If presidential beyondism is a mixed bag in domestic politics, it's downright risible when it comes to foreign policy. The man who repeatedly apologized for American militarism in the early days of his presidency has also authorized a dramatic increase in the use of drone strikes, not to mention a troop surge in Afghanistan, a bombing campaign in Libya, and a war against ISIS in Syria and Iraq. And then there were his remarks at the Prayer Breakfast last week about the moral continuities among ISIS, the Crusades, the Inquisition, and white supremacist terror in the American South.

The problem with the president's comments isn't that they were wrong. As Ta-Nehisi Coates and others have powerfully argued, they were indisputably correct.

The problem is that Barack Obama is the president of the United States and not its professor in chief. It isn't the president's role to stand apart from and above the nation he leads, issuing supposedly even-handed, dispassionate, scholarly, objective, or prophetic moral judgments about the sins of America and Western civilization. This is especially true when those judgments are rendered in the context of a comparison with the butchers of ISIS — a bloodthirsty Islamist syndicate the president has accurately described as a "network of death" and pledged to destroy by force of arms.  

What Obama's comments demonstrate is that he lacks a sufficient appreciation of the crucial difference between politics and morality.

Broadly speaking, morality is universalistic in scope and implication, whereas politics is about how a particular group of people governs itself. Morality is cosmopolitan; politics is tribal. Morality applies to all people equally. Politics operates according to a narrower logic — a logic of laws, customs, habits, and mores that bind together one community at a specific time and place. Morality dissolves boundaries. Politics is about how this group of people lives here, as distinct from those groups over there.

Now this certainly overstates the difference between the two realms. In the real world, they overlap in all kinds of ways — and it is one of the great achievements of liberal government to have tamed some of the narrow-minded excesses of politics by more strictly applying moral criteria to the political realm than was common for much of human history before the modern period.

Yet the difference is real, and politicians who fail to heed it run the risk of making fools of themselves. The first (and maybe the only) duty of governing officials — and especially of its highest governing official — is to protect and defend the common good of this particular political community. It is most emphatically not to lead a national tutorial that aims to spread a morally nuanced, objective, fair-and-balanced understanding of history.

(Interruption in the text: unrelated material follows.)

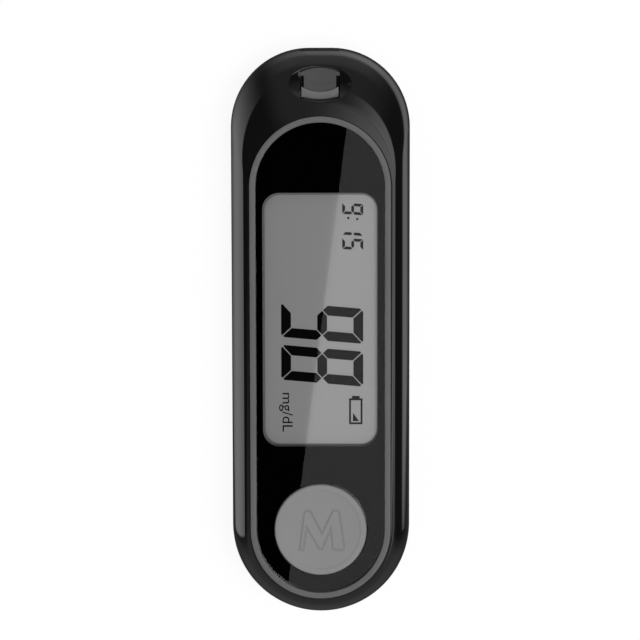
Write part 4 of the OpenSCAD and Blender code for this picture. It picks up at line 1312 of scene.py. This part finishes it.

If the president truly believes that ISIS poses a dire threat to the United States — one requiring a military response that puts the lives of American soldiers at risk, costs billions of dollars, and leads to the death of hundreds or thousands of people on the other side of the conflict — then it makes no sense at all for him simultaneously to encourage Americans to adopt a stance of moral ambiguity toward that threat.

Does Obama want us to kill the bloodthirsty psychopaths of ISIS? Or does he want us to reflect dispassionately on the myriad ways that they're really not that different from the grandfather of my friend from Mississippi?

I'll say it again: as an intellectual exercise, Obama's remarks weren't wrong. Christianity has been invoked to justify a wide range of moral atrocities down through the millennia, and the Crusades, Inquisition, and Jim Crow are all excellent examples. I would welcome and praise an essay by Ta-Nehisi Coates making that exact point.

But Ta-Nehisi Coates isn't the president of the United States, and Barack Obama isn't a writer for The Atlantic.

A wise president understands that his role is categorically different from that of a journalist, a scholar, a moralist, or a theologian. It's not a president's job to gaze down dispassionately on the nation, rendering moral judgments from the Beyond. His job is to defend our side. Yes, with intelligence and humility. But the time for intelligence and humility is in crafting our policies, not in talking about them after the fact. When the president speaks as he did at the Prayer Breakfast, he sounds like a man who believes that executing his own sometimes ruthless policies is too narrow-minded, too partial — a word, too political — for a man as worldly and cosmopolitan as he.

Worldliness and cosmopolitanism are admirable qualities. But maybe not for a politician. And certainly not for a commander in chief.